I know its a hard balance because none of us wants Symphony to be Joomla or something where the client could potentially move everything around themselves and completely mess up your hard work. But its stupid to limit Symphony so much that only programmers can accomplish anything with it. It’s supposed to be a tool, right? So lets work on making a tool that can be flexible, while still giving a lot of control to the designer/programmer.
I kinda of agree with both camps here! Horses for COurses as they say.. Outlining to the client what is possible and what isn’t from the off, is what I’d say is key here.. sussing out whether they are likely to want full control or limited control of structure and advising them what’s gonna suit them best.. I am at present in a debate with a client about the freedom to place images in posts as they so wish…. and first thing they do is upload a 2mb file they won’t fit on the page.. TheJester12 the select image from upload area in a drop down was my first solution to this.. but then reading further, the (what if I wanted to add more than one image?) kicks that idea in the nuts - (at least when I start thinking about how it would be contructed) the debate for me at least is still open..
Have started to think Nils# mediathek is quite a usefull featured extension..
Am setting it up as the sole method of inserting more than one image in an article and having a select box with Left or Right as options in order to use the left or right values as class attirbutes for floats.. so I can allow the client to add a new post with an article of text and they can vary the position of the images attached to the post and have them stacked one on top of each other, either floated left or floated right, based on what they select from the select box. Lets see how this goes eh!
moonoo2 - how’d this go for you? I’m curious as I’m working on a project that will require images to be uploaded. It’s easy enough for me to control the layout/align for them and I can suggest a Windows image re-sizer for them to handle properly sizing the images “before” upload time, but it’d be sweet to have it auto-resize too. I’m thinking of using imagemagik or something for certain areas of the page and caching the images.

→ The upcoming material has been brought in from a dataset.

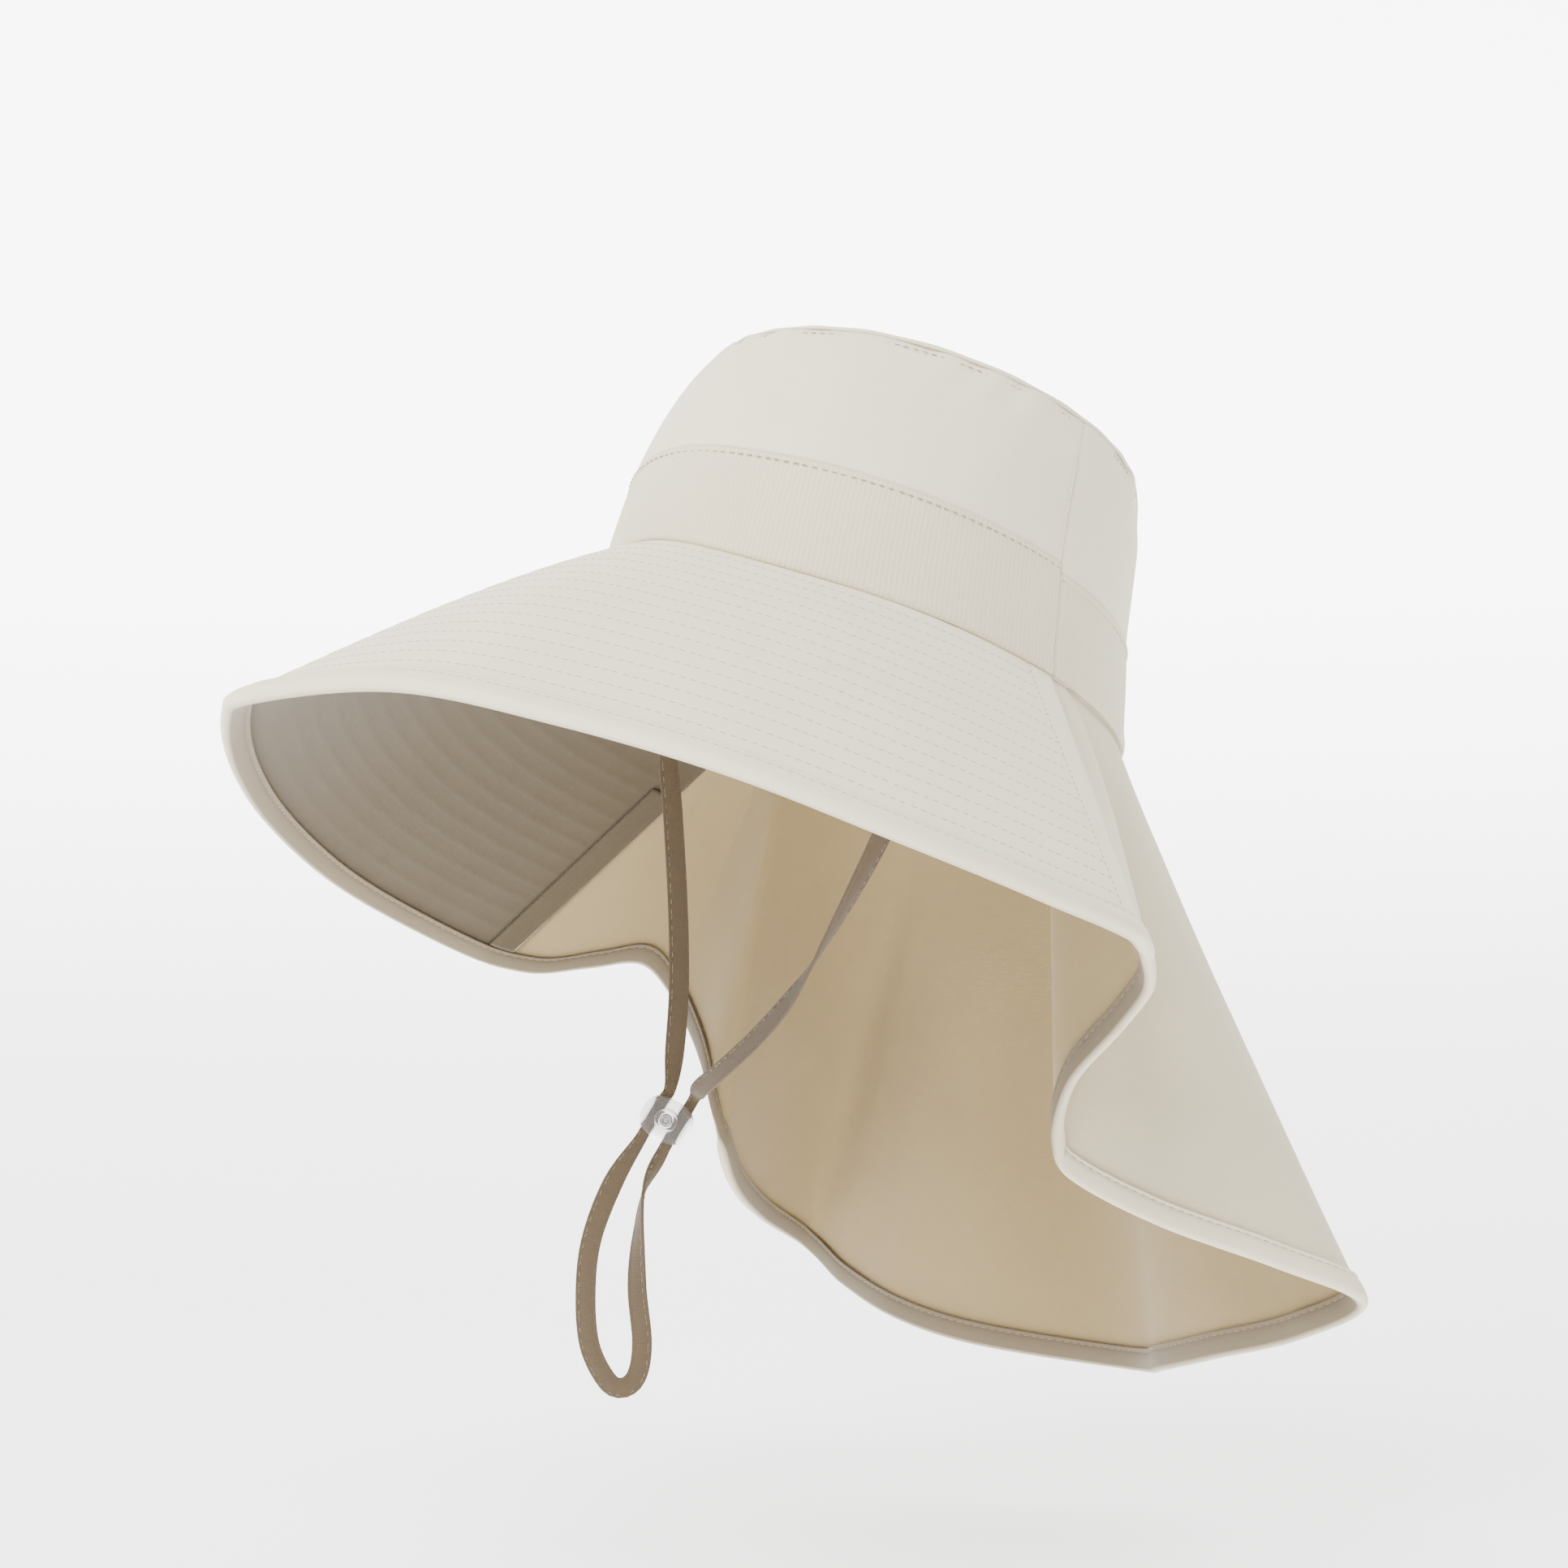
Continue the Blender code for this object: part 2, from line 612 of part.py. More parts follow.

@ashworth - check out the image formatter utility i wrote. the nodes used within that one are kind of specific to what i’m working with, but if you read through the xsl, you can see where i make these declarations. this will always fall back to a default value though. this uses the JIT image resizer symphony comes bundled with.
this also assumes that you give the option to the user to define the width and height values.
this method is used for dynamically resizing blog post images that the user uploads and includes in their post.
Nick had mentioned I should start a post mentioning this. One of my hesitations right now in really using Symphony on all of my client projects is how it handles images. Specifically in two areas:
I just think that a good modern CMS should be able to elegantly handle images. I love Symphony though, just want ya’ll to know that and that I’m not just complaining. Thanks for all the hard work so far.